Henry
"I think therefore I am" or "I think. Therefore I am"?

René Descartes' saying "Cogito ergo sum" has been widely spread all over the world. In English it is commonly known as "I think therefore I am", but it is also known to us that "therefore" is not a conjunction, and thus the proper sentence should be "I think. Therefore I am" , "I think; therefore I am" or even "I think, and therefore I am".

Regardless of that, I wonder if "I think therefore I am" is not grammatically correct, then how can it be accepted by the whole English world? 

Hence how to figure it out?

Dec 23, 2017 5:05 PM
Comments · 3
2

I would write it "I think, therefore I am." and I have also seen it written that way by others.

As to the "I think therefore I am." punctuation, I'm guessing that if it's commonly written that way, then it was considered acceptable punctuation at the time it was translated from Latin. And then people have just got used to it being written that way.


December 23, 2017
1

I've always seen it rendered in English with a comma after think, as "I think, therefore I am." 

Checking: my rather old print copy of "The Oxford Dictionary Quotations" presents it as "Cogito, ergo sum" and then translates it as "I think, therefore I am."

Wikipedia has an entire article on "Cogito ergo sum" (no comma) at https://en.wikipedia.org/wiki/Cogito_ergo_sum . It opens: 

"Cogito ergo sum is a Latin philosophical proposition by René Descartes, usually translated into English as 'I think, therefore I am'. The phrase originally appeared in French as je pense, donc je suis in his Discourse on the Method..."

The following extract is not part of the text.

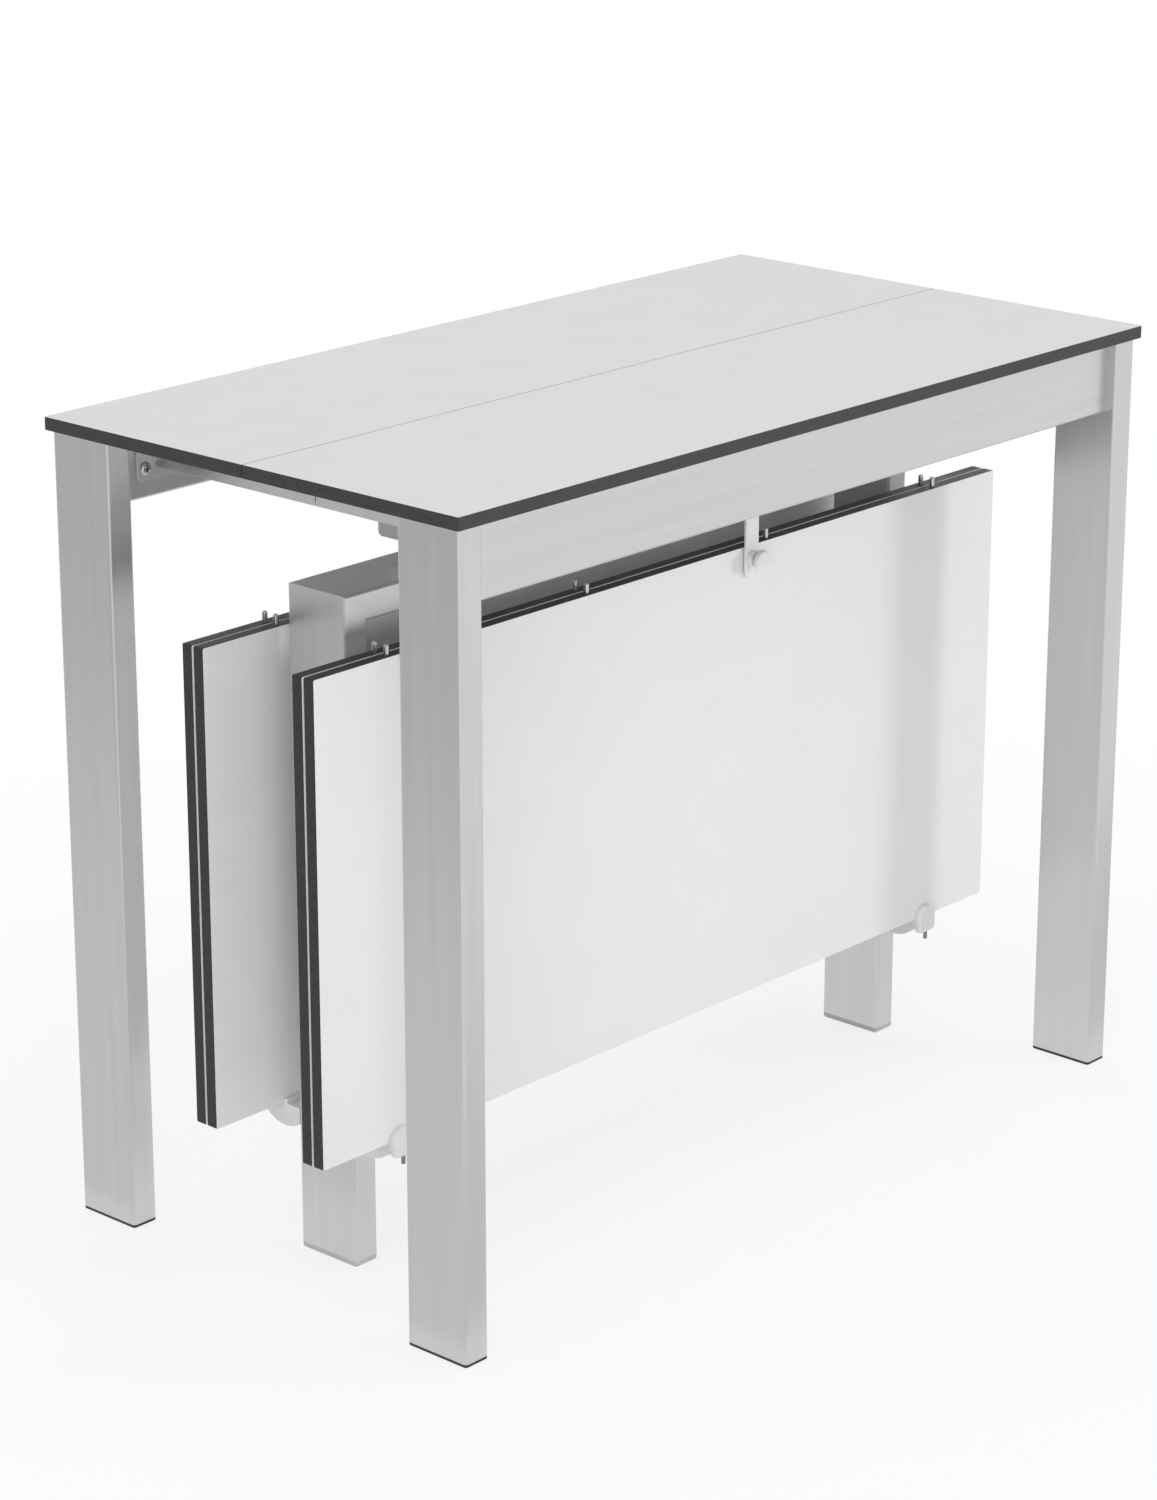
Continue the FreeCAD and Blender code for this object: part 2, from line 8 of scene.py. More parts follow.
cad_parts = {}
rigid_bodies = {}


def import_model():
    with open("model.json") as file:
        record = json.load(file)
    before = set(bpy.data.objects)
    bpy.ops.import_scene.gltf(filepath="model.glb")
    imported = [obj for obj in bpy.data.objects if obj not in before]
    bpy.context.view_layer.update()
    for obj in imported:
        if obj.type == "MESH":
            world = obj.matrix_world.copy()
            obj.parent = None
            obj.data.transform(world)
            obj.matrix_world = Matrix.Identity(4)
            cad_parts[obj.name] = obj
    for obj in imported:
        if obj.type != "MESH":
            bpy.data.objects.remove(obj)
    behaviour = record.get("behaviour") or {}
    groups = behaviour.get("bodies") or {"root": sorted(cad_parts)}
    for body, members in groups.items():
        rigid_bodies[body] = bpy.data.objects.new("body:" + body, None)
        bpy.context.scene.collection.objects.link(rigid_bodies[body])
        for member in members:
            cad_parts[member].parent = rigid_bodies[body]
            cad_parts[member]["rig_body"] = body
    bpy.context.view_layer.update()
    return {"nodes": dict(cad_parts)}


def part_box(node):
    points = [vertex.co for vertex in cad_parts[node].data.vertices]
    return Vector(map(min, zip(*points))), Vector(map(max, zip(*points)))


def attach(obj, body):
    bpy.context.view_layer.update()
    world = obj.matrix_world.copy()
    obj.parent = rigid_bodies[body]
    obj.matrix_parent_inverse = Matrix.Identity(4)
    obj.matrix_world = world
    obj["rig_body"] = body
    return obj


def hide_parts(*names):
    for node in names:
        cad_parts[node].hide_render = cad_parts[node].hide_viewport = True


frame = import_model()

mm = 0.001                                # pieces are modelled in millimetres and scaled when they are done
touch = 0.01                              # places nearer than this are one place
merge = 0.002                             # vertices nearer than this become one
straight = 0.999                          # a run or normal with this share along an axis lies that way
flatAngle = math.radians(1)               # triangles that turn less than this are one flat face
sharpAngle = math.radians(30)             # edges that turn more than this are drawn sharp
roundAngle = math.radians(40)             # edges that turn more than this are rounded
upward = Vector((0, 0, 1))
halfSides = {"front": -1, "rear": 1}      # which way each half lies along Y
endNames = ("left", "right")
leafPlaces = ("inner", "outer")
railStages = (1, 2, 3)


# What the frame says.

def nodeBox(node):
    low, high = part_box(node)
    return low / mm, high / mm


def bodyOf(node):
    return frame["nodes"][node]["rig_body"]


# Mesh work that every piece shares.

def addBlock(form, low, high):
    made = bmesh.ops.create_cube(form, size=1)["verts"]
    bmesh.ops.scale(form, vec=high - low, verts=made)
    bmesh.ops.translate(form, vec=(low + high) / 2, verts=made)


def addRod(form, foot, tip, radius, sides):
    along = tip - foot
    place = Matrix.Translation((foot + tip) / 2) @ along.to_track_quat("Z", "Y").to_matrix().to_4x4()
    bmesh.ops.create_cone(form, cap_ends=True, segments=sides, radius1=radius, radius2=radius,
                          depth=along.length, matrix=place)


def mergeVertices(form):
    bmesh.ops.remove_doubles(form, verts=form.verts, dist=merge)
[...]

It never occurred to me that it was originally written in French, not Latin.

December 23, 2017
1
I would say you're right.  I see comma splices sometimes in short sentences and they don't feel wrong, though in fact, they are. Though in this case, Mikkel may be correct that the expression came into use in English before today's strict punctuation rules became widely accepted.